Great Britain’s men’s 4×100 metres relay team claimed a stunning gold medal amid chaotic scenes at the World Championships in London as Usain Bolt’s glorious career ended in injury and agony.
The British quartet of CJ Ujah, Adam Gemili, Danny Talbot and Nethaneel Mitchell-Blake pipped the United States to gold in a world-leading 37.47 seconds, but only after Bolt had pulled up on his anchor leg and collapsed to the track.
The USA took silver in 37.52secs and Japan the bronze. The tale since then for Britain has been one of missed chances and baton blunders.
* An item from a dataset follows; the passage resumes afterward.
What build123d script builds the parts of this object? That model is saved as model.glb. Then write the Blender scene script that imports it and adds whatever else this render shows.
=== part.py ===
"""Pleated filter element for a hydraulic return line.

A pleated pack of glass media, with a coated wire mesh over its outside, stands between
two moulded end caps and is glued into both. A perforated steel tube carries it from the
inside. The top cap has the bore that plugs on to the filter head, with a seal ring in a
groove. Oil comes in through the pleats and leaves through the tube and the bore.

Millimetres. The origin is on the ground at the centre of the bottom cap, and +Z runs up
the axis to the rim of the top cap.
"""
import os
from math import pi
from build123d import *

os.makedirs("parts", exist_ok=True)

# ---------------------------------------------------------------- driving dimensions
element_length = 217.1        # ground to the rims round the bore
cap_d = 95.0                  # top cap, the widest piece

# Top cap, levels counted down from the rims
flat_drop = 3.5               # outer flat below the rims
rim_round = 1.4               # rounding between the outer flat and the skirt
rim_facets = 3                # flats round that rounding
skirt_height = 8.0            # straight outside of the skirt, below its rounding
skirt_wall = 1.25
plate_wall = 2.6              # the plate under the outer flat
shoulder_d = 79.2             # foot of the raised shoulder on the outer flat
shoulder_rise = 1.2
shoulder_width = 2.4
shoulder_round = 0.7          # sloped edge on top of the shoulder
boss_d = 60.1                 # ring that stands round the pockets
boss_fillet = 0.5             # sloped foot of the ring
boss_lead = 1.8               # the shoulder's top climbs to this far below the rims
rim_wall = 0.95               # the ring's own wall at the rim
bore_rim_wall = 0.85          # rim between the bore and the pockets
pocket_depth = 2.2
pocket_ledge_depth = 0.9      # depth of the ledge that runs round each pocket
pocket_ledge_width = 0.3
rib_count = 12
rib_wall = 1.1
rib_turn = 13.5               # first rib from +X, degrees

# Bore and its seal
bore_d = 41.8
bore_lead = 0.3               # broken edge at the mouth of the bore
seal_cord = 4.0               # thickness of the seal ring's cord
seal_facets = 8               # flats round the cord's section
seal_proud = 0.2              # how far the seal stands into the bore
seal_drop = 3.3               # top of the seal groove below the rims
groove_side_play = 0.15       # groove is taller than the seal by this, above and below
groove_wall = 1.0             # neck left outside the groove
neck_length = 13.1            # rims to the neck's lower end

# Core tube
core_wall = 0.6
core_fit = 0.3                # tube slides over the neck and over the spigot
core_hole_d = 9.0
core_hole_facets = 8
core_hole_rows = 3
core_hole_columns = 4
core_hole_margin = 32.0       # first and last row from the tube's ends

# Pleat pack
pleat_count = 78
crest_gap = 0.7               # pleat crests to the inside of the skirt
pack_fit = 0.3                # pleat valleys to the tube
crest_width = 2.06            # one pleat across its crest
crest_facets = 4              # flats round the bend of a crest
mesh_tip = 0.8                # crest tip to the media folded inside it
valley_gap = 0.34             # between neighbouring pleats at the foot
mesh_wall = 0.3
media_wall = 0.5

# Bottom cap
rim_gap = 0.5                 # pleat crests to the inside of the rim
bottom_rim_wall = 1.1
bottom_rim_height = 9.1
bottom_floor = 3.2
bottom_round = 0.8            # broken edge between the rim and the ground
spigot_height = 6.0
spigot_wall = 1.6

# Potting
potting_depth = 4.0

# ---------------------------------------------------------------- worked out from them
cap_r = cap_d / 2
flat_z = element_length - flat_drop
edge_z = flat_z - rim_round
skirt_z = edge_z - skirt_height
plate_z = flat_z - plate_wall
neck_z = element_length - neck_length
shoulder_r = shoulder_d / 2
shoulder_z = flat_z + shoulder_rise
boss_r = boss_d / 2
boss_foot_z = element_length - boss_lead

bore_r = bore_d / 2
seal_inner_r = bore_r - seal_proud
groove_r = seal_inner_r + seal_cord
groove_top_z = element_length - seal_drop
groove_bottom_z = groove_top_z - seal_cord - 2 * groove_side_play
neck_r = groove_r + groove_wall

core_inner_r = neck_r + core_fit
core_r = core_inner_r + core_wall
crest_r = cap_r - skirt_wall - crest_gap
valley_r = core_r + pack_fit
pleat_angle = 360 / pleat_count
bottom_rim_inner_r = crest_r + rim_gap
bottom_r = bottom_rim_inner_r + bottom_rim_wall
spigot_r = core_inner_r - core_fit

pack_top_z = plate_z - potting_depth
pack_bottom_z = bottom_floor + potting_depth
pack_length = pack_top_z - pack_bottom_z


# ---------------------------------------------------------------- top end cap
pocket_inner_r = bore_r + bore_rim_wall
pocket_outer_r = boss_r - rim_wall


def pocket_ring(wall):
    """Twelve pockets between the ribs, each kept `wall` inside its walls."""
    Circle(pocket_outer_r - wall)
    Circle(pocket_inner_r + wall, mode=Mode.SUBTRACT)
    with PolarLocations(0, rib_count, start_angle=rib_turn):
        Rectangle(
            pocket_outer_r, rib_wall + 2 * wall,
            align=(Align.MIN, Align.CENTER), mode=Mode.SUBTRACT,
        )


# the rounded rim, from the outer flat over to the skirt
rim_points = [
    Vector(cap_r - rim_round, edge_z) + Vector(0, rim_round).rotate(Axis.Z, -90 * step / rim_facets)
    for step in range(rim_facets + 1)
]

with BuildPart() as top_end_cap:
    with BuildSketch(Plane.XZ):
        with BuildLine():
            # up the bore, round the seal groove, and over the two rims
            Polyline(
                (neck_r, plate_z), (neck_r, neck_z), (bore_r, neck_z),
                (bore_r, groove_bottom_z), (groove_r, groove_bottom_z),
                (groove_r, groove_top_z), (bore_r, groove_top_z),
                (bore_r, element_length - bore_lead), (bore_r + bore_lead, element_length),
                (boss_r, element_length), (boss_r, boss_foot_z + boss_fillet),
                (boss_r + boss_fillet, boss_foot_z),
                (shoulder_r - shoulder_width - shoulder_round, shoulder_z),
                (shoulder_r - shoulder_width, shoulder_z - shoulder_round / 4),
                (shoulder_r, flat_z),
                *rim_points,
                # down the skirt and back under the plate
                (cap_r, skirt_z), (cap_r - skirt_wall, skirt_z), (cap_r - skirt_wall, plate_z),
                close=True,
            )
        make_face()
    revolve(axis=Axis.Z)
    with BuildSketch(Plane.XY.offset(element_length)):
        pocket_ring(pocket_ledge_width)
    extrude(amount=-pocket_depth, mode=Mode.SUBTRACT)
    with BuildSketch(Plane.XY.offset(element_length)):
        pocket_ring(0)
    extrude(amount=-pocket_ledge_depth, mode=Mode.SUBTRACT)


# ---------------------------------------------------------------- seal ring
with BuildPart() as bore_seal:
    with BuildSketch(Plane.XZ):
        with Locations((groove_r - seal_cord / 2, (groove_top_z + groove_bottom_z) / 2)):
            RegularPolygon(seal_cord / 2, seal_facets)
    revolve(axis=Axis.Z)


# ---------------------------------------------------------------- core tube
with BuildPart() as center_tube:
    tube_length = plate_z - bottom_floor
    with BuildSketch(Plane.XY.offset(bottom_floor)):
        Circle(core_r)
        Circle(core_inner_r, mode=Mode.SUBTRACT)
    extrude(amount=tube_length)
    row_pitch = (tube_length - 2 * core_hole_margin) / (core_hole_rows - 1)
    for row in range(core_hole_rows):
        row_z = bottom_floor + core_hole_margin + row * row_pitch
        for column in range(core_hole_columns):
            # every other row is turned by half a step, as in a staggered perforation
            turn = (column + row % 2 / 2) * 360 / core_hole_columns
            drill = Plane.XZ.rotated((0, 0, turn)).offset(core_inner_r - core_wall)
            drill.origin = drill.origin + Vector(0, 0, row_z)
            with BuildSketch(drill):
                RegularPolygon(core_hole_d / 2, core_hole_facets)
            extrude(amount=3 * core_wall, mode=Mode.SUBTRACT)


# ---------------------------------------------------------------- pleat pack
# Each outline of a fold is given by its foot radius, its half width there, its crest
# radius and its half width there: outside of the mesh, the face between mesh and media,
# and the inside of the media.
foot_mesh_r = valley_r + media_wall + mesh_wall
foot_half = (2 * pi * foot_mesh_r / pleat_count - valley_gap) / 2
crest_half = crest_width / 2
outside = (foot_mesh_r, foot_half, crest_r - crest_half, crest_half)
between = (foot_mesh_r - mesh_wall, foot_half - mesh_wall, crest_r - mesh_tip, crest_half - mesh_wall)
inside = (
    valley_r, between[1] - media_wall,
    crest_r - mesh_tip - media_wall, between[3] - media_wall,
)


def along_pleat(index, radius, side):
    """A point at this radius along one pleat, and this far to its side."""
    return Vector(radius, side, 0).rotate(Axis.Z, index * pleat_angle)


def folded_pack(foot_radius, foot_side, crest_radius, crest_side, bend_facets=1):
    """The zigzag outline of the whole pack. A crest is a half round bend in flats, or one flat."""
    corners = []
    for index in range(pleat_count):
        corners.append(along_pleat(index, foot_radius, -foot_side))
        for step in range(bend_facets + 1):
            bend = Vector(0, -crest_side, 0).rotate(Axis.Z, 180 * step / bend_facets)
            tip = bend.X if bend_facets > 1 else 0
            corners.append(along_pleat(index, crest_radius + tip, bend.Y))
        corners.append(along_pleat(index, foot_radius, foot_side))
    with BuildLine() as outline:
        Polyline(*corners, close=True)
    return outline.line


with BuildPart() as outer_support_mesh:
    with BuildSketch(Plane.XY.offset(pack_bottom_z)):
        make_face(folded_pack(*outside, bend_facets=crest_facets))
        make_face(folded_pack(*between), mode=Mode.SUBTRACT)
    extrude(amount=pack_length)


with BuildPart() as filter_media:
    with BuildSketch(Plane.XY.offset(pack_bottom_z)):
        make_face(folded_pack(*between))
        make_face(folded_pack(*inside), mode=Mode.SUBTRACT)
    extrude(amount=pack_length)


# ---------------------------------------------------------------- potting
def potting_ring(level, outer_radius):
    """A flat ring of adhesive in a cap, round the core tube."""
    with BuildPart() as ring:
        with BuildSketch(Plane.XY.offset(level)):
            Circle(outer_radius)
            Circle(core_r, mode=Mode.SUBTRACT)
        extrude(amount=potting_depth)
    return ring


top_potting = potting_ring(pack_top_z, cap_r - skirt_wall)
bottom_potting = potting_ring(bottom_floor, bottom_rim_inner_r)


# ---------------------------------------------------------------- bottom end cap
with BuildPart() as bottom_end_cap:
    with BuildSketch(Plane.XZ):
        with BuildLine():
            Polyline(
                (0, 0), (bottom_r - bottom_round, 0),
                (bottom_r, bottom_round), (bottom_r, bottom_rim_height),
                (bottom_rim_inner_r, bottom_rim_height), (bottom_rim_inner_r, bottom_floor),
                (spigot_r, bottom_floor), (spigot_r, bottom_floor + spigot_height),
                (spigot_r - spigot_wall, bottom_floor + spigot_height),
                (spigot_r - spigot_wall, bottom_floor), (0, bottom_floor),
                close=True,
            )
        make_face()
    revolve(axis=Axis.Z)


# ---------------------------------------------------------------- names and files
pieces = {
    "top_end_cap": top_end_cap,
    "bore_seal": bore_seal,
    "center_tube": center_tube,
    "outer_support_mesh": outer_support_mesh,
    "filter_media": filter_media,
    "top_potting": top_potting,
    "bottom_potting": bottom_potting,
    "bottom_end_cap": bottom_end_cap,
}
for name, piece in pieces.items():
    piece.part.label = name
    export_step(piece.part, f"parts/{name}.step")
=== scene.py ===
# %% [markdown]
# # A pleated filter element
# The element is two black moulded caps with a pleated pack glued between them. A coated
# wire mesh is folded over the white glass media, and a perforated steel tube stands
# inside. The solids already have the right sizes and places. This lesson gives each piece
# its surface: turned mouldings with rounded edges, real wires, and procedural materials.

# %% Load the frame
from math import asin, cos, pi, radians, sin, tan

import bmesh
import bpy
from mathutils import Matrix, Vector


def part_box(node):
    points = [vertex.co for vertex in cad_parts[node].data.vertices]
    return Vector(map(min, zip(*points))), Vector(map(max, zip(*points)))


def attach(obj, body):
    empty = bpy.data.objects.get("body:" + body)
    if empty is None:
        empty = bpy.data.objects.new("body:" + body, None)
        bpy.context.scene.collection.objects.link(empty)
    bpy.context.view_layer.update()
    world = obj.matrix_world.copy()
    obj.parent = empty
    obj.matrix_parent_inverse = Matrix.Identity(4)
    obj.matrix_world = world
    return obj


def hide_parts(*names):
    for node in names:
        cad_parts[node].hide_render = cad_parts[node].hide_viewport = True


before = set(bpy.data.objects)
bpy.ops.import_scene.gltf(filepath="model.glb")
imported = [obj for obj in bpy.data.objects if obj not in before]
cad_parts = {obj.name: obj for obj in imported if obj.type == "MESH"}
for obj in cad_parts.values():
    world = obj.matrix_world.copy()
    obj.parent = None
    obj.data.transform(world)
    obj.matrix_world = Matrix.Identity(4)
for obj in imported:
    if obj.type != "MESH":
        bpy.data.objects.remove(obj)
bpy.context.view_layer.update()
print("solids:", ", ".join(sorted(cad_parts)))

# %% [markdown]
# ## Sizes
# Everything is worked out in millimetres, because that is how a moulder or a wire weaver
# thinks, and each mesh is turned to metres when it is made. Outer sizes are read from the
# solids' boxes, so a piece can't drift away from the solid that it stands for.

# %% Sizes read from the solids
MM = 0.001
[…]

But no more, and the joy amongst the team was evident at the finish. “We’re world champions, world champions,” Mitchell-Blake said through tears of happiness.
While Britain celebrated, though, there were contrasting emotions for Bolt in the final race of his career.
The 30-year-old pulled up on the home straight as he sought to chase down the United States and Britain, hobbling for a few strides before falling to the track.
His team-mates gathered round him and the 19-time global champion was helped to his feet and limped over the line, applauding the crowd as he did so. It was a sad way for Bolt to bring the curtain down on the greatest athletics career the world has ever seen, a man who has dominated, delighted and delivered ever since his record-breaking runs and gold medals at the 2008 Olympics.
A golden farewell was what he deserved. But last weekend, when Bolt had to settle for 100m bronze and drug cheat Justin Gatlin took his title, was proof enough that sport does not do fairy tales, not even for Bolt.
Elsewhere, Mo Farah missed out on his dream double after coming second in the 5000 metres at the World Championships.
The four-time Olympic champion failed to mount a third defence of the 5000m as Ethiopia’s Muktar Edris claimed gold in London. Farah had already won the 10,000m last week. Farah, who had not lost a final in 2,176 days, having also won the 10,000m and 5,000m at the 2013 and 2015 World Championships, crossed the line in 13 minutes 33.22 seconds.
But he was defeated after failing to mount a recovery in the last 200m in a frantic sprint finish.
Edris finished in 13mins 32.79secs, with the United States’ Paul Chelimo third. An emotional Farah collapsed on the track after the race and appeared almost inconsolable as he held his arms over his face.